▶ Dataset content
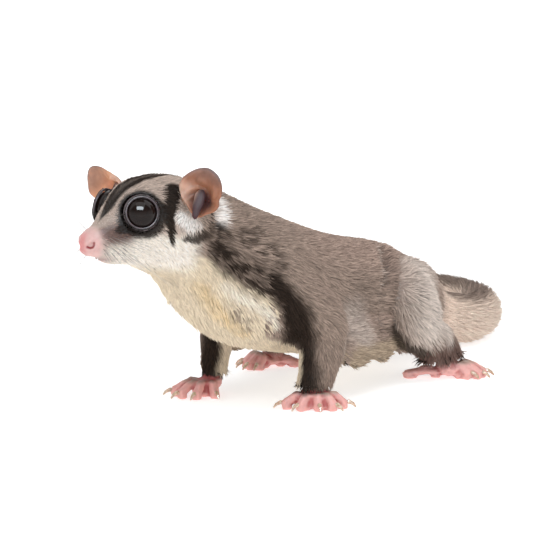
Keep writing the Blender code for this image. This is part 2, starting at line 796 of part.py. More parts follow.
def membrane(side, forward_end, rear_end, outline, front_droop=0.0):
    """The loose gliding skin that hangs along a flank in shallow scallops.

    front_droop is how much lower its hem is at the wrist than further back.
    """
    columns, rows = 13, 4
    points = []
    for column in range(columns):
        share = column / (columns - 1)
        y = forward_end + (rear_end - forward_end) * share
        scallop = 1.2 * math.cos(share * 5 * math.pi)
        hem = MEMBRANE_HEM + scallop - 1.4 * math.sin(share * math.pi)
        hem -= front_droop * (1 - share) ** 2
        swell = 1.6 * math.sin(share * math.pi)
        for row in range(rows):
            drop = row / (rows - 1)
            x = MEMBRANE_INSET + swell + MEMBRANE_FLARE * math.sin(drop * math.pi / 2)
            points.append((side * x, y, MEMBRANE_TOP + (hem - MEMBRANE_TOP) * drop))
    faces = []
    for column in range(columns - 1):
        for row in range(rows - 1):
            corner = column * rows + row
            faces.append((corner, corner + 1, corner + rows + 1))
            faces.append((corner, corner + rows + 1, corner + rows))
    made = mesh_object("membrane", points, faces)
    wall = made.modifiers.new("wall", "SOLIDIFY")
    wall.thickness = MEMBRANE_THICKNESS * MM
    wall.offset = 0
    settle(made)
    face_outwards(made)
    return clear_of(made, outline)


def tail_place(course, along, angle, share):
    """A point round the tail: how far along it, which way round, and its share of the coat."""
    along = min(max(along, 0), len(course) - 1.001)
    row = int(along)
    part = along - row
    centre = Vector((course[row] * (1 - part) + course[row + 1] * part)[:3])
    radius = course[row][3] * (1 - part) + course[row + 1][3] * part
    way = Vector((course[row + 1] - course[row])[:3]).normalized()
    side = way.cross(UP).normalized()
    outward = side * math.cos(angle) + side.cross(way) * math.sin(angle)
    return centre + outward * (radius * share), outward, way.cross(outward)


def lock(course, start, angle, length, width, twist):
    """One flat tapered lock that follows the tail's curve, its root sunk in the core."""
    points = []
    for share, half in LOCK_SHAPE:
        turn = angle + twist * share
        depth = CORE_SHARE - LOCK_SINK / TAIL_RADIUS
        level = depth + (1 - depth - LOCK_THICKNESS / 2 / TAIL_RADIUS) * share ** 0.62
        centre, outward, across = tail_place(course, start + length * share, turn, level)
        thick = LOCK_THICKNESS / 2 * (1.1 - share * 0.4)
        points += [centre + across * (width * half), centre + outward * thick,
                   centre - across * (width * half), centre - outward * thick]
    points.append(tail_place(course, start + length, angle + twist, 1.0)[0])
    faces = [(0, 1, 2), (0, 2, 3)]
    for ring in (0, 4):
        for corner in range(4):
            after = (corner + 1) % 4
            faces.append((ring + corner, ring + corner + 4, ring + after + 4))
            faces.append((ring + corner, ring + after + 4, ring + after))
    for corner in range(4):
        faces.append((8 + corner, 12, 8 + (corner + 1) % 4))
    made = mesh_object("lock", points, faces)
    face_outwards(made)
    return made


def coated(core, course):
    """The core of the tail with its locks joined on, in one union."""
    draw = random.Random(7)
    locks = collection("locks")
    gaps = [(Vector(b[:3]) - Vector(a[:3])).length for a, b in zip(course, course[1:])]
    step = sum(gaps) / len(gaps)
    ring, start = 0, 0.0
    while start * step < sum(gaps) - LOCK_LENGTH * 0.55:
        sweep = draw.uniform(-0.16, 0.16)
        for number in range(LOCKS_ROUND):
            angle = math.tau * (number + 0.5 * (ring % 2) + draw.uniform(-0.03, 0.03)) / LOCKS_ROUND
            shift = draw.uniform(-0.1, 0.1) * RING_SPACING / step
            length = LOCK_LENGTH * draw.uniform(0.9, 1.12) / step
            thin_end = course[min(int(start + length / 2), len(course) - 1)][3] / TAIL_RADIUS
            width = LOCK_WIDTH * draw.uniform(0.92, 1.04) * thin_end
            twist = sweep + draw.uniform(-0.03, 0.03)
            made = lock(course, start + shift, angle, length, width, twist)
            HELPERS.objects.unlink(made)
            locks.objects.link(made)
        start += RING_SPACING / step
        ring += 1
    joint = core.modifiers.new("locks", "BOOLEAN")
    joint.operation = "UNION"
    joint.operand_type = "COLLECTION"
    joint.collection = locks
    joint.solver = "MANIFOLD"
    settle(core)
    for made in list(locks.objects):
        remove(made)
    bpy.data.collections.remove(locks)
    return largest(core)


def tail_nodes():
    """The tail beyond its root, in lengths."""
    course = smooth_rows(TAIL_ROUTE, 3)
    lie = [(*row[:3], row[3] * CORE_SHARE, row[3] * CORE_SHARE) for row in TAIL_ROUTE]
    whole = coated(loft("tail", lie, TAIL_SIDES, 1), course)
    floor = disc((-30, 100, -10), UP, 120, 20 * MM)
    combine(whole, floor, "DIFFERENCE")
    remove(floor)
    nodes = {}
    smooth = smooth_rows(TAIL_ROUTE, 2)
    starts = [int(len(smooth) * share) for share in (0.24, 0.48, 0.72)]
    places = [(smooth[start][:3], smooth[start + 1][:3] - smooth[start - 1][:3]) for start in starts]
    whole = keep_beyond(whole, TAIL_CUT, TAIL_WAY, 30)
    for number, (centre, direction) in enumerate(places):
        first, second = part_at(whole, centre, direction, 20)
        pair = sorted((first, second), key=lambda piece: (middle(piece) / MM - TAIL_CUT).length)
        nodes["tail_" + str(number + 1)] = pair[0]
        whole = pair[1]
    nodes["tail_" + str(len(places) + 1)] = whole
    return nodes


def middle(made):
    """The mean of a mesh's corners."""
    corners = [corner.co for corner in made.data.vertices]
    return sum(corners, Vector()) / len(corners)


LOOKS = {
    "head": FUR_GREY, "neck": FUR_GREY, "torso": FUR_GREY, "nose": SKIN_PINK,
    "eye": EYE_BLACK, "ear": SKIN_EAR, "upper": FUR_GREY, "forearm": FUR_DARK,
    "thigh": FUR_GREY, "shin": FUR_DARK, "hand": SKIN_PINK, "foot": SKIN_PINK,
    "claw": HORN_CLAW, "membrane": FUR_CREAM, "tail": FUR_TAIL,
}


def build():
    """Make every part of the animal and stand it over the origin."""
    nodes, outline = body_nodes()
    remove(nodes.pop("tail_root"))
    nodes.update(tail_nodes())
    nodes.update(head_nodes())
    nodes["membrane_left"] = membrane(1, 11, 47, outline)
    nodes["membrane_right"] = membrane(-1, 4, 40, outline, front_droop=6.0)
    remove(outline)
    for kind, sizes in (("hand", HANDS), ("foot", FEET)):
        for side, shape in sizes.items():
            made, claws = paw(**shape)
            nodes[kind + "_" + side] = made
            for number, claw in enumerate(claws):
                digit = number + 1 if kind == "hand" else number + 2
                nodes["claw_" + kind + "_" + side + "_" + str(digit)] = claw
    low = Vector((min(c.co[axis] for n in nodes.values() for c in n.data.vertices)
                  for axis in range(3)))
    high = Vector((max(c.co[axis] for n in nodes.values() for c in n.data.vertices)
                   for axis in range(3)))
    shift = Vector(((low.x + high.x) / -2, (low.y + high.y) / -2, -low.z))
    for name, made in nodes.items():
        made.data.transform(Matrix.Translation(shift))
        finish(made, name, LOOKS[name.split("_")[0]])


build()
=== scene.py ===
import math

import bmesh
import bpy
import numpy as np
from mathutils import Matrix, Vector
from mathutils.bvhtree import BVHTree


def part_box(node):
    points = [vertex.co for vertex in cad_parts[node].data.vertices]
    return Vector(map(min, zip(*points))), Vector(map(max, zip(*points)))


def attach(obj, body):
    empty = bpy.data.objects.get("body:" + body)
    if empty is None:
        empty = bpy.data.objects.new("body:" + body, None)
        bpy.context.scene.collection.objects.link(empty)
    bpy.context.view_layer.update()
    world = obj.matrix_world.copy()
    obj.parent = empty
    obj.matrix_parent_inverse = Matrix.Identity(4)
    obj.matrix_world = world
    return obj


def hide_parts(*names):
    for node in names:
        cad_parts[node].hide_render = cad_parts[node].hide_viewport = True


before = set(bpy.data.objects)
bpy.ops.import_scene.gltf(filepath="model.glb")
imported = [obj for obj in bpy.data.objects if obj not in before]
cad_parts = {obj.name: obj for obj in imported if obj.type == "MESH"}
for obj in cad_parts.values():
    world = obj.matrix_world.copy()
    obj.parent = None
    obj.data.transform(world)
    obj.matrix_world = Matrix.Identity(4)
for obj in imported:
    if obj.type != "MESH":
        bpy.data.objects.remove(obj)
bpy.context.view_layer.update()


# The body's skin
# One skin lies under the whole coat and is bare on the nose, hands and feet. It is closed
# over the parts of the body, drawn inwards by the coat's depth and smoothed.

MM = 0.001
UP = np.array([0.0, 0.0, 1.0])
NOSE_TIP = np.array([-12.0, -67.0, 56.1])
HEAD_TURN = math.radians(16)
HEAD_BACK = np.array([math.sin(HEAD_TURN), math.cos(HEAD_TURN), 0.0])
HEAD_LEFT = np.array([math.cos(HEAD_TURN), -math.sin(HEAD_TURN), 0.0])
EYE_BACK, EYE_OUT, EYE_UP = 15.2, 7.0, 7.6
EYE_RADIUS = 4.9

TAIL_ROUTE = [
    (0.6, 74.0, 18.5, 9.0), (2.2, 82.0, 16.8, 9.8), (5.0, 91.0, 14.0, 9.6),
    (8.4, 100.0, 11.0, 9.4), (10.2, 109.0, 9.2, 9.3), (9.2, 118.5, 8.7, 9.2),
    (4.6, 127.0, 8.7, 9.2), (-3.6, 133.4, 8.7, 9.2), (-14.4, 137.2, 8.7, 9.2),
    (-26.6, 138.2, 8.7, 9.2), (-39.0, 136.2, 8.6, 9.1), (-51.0, 131.2, 8.5, 9.0),
    (-61.4, 123.2, 8.4, 8.9), (-68.8, 112.6, 8.1, 8.6), (-71.8, 100.0, 7.6, 8.1),
    (-70.8, 87.6, 6.6, 7.1), (-67.4, 77.0, 5.2, 5.7), (-64.0, 70.0, 3.4, 3.9),
]
TAIL_CORES = [(0.0, 0.92), (0.1, 0.84), (0.26, 0.66), (0.9, 0.68), (1.0, 0.6)]
JOIN_GROWTH = 0.22
SKIN_VOXEL = 0.42
SKIN_TRIANGLES = 168000

FLESH = ["head", "nose", "neck", "torso"]
for side in ("left", "right"):
    for part in ("upper_arm_", "forearm_", "hand_", "thigh_", "shin_", "foot_", "membrane_"):
        FLESH.append(part + side)
TAILS = ["tail_1", "tail_2", "tail_3", "tail_4"]


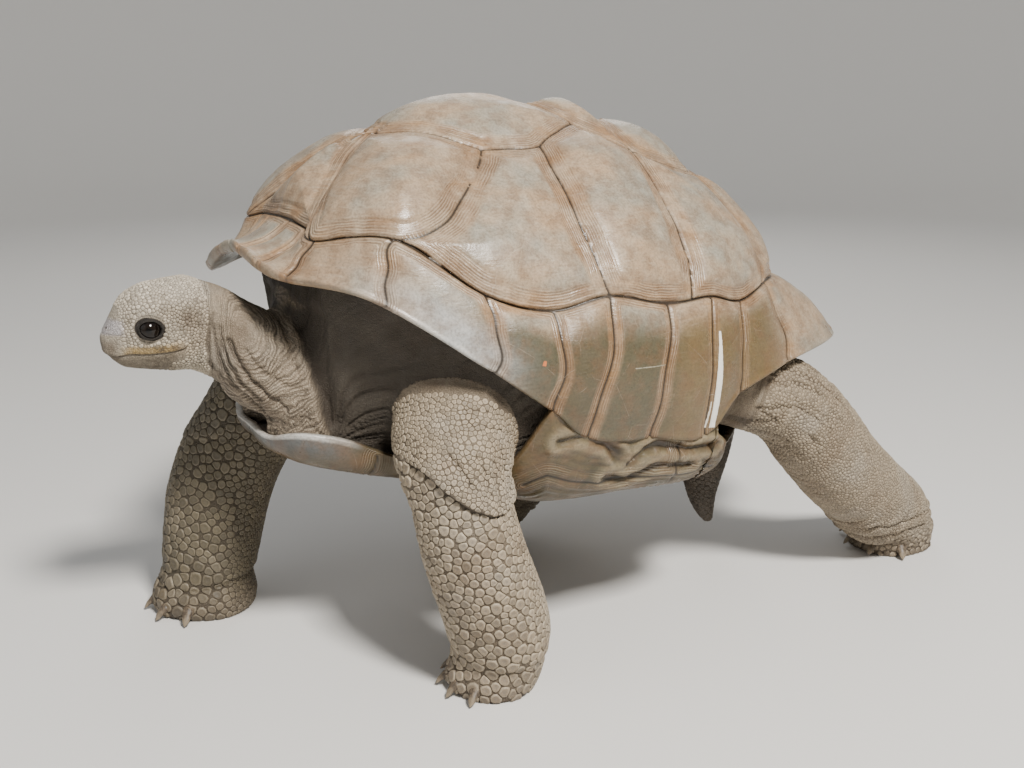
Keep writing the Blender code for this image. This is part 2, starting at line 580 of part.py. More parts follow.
def main():
    for thing in list(bpy.data.objects):
        bpy.data.objects.remove(thing, do_unlink=True)
    shell_look = material("shell", (0.30, 0.24, 0.17), 0.42)
    under_look = material("underside", (0.32, 0.27, 0.19), 0.50)
    skin_look = material("skin", (0.27, 0.24, 0.20), 0.80)
    beak_look = material("beak", (0.34, 0.27, 0.17), 0.50)
    claw_look = material("claw", (0.10, 0.09, 0.08), 0.50)
    eye_look = material("eye", (0.02, 0.016, 0.012), 0.08)

    top = carapace(shell_look)
    bottom = plastron(under_look)
    body = trunk(skin_look)
    throat = neck(skin_look)
    skull = head(skin_look)
    lower_jaw = jaw(beak_look)
    rear = tail(skin_look)
    x, y, z = EYE
    eyes = [ball("eye_l", (x, y, z), EYE_RADIUS, eye_look), ball("eye_r", (-x, y, z), EYE_RADIUS, eye_look)]
    sockets = [ball("socket_l", (x, y, z), EYE_RADIUS + GAP, None),
               ball("socket_r", (-x, y, z), EYE_RADIUS + GAP, None)]
    for socket in sockets:
        hide(socket)
    legs = []
    nails = []
    for name, stations in (("leg_fl", FORELEG_L), ("leg_fr", FORELEG_R),
                           ("leg_hl", HINDLEG_L), ("leg_hr", HINDLEG_R)):
        legs.append(limb(name, stations, skin_look))
        nails += claws(name, stations, claw_look)

    shell_cutters = [swollen(top), swollen(bottom)]
    cut(skull, *sockets)
    body_cutter = swollen(body)
    cut(throat, *shell_cutters, body_cutter)
    cut(rear, *shell_cutters, body_cutter)
    for leg in legs:
        cut(leg, *shell_cutters, body_cutter)
    leg_cutters = {leg.name: swollen(leg) for leg in legs}
    for nail in nails:
        cut(nail, leg_cutters["leg_" + nail.name[5:7]])
    set_on_origin([top, bottom, body, throat, skull, lower_jaw, rear, *eyes, *legs, *nails])


if __name__ == "__main__":
    main()
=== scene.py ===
"""The looks of the giant tortoise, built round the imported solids.

Shapes are worked out in the animal's own frame (midplane X = 0, floor Z = 0, head towards -Y, the
animal's left side towards +X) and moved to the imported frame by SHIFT.
"""
import bmesh
import bpy
import numpy as np
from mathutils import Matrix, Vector
from mathutils.bvhtree import BVHTree
from mathutils.kdtree import KDTree


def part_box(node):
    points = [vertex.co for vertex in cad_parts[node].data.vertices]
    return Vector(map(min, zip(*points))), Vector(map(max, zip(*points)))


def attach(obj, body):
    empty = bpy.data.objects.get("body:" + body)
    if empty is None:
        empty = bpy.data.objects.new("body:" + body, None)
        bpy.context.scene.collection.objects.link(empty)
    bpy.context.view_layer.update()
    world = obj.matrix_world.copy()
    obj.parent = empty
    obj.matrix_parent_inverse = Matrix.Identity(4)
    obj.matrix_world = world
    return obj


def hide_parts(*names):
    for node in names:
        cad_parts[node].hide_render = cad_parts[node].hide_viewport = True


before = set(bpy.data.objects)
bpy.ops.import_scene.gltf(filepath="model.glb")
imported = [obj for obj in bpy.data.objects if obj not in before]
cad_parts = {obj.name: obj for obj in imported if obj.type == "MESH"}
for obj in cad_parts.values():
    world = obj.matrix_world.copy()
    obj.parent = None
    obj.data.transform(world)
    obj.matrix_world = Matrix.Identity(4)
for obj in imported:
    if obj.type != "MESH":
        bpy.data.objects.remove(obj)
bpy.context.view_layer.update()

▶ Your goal
Your output should consist solely of the lines from the beginning of the entries through the line containing "in shallow scallops.", reproduced exactly.

▶ Finished task
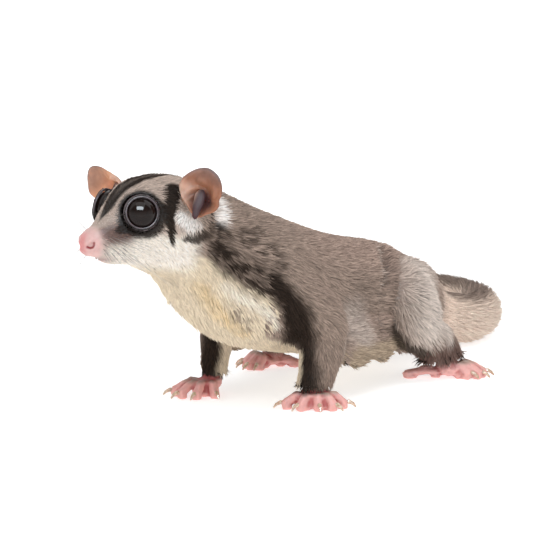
Keep writing the Blender code for this image. This is part 2, starting at line 796 of part.py. More parts follow.
def membrane(side, forward_end, rear_end, outline, front_droop=0.0):
    """The loose gliding skin that hangs along a flank in shallow scallops.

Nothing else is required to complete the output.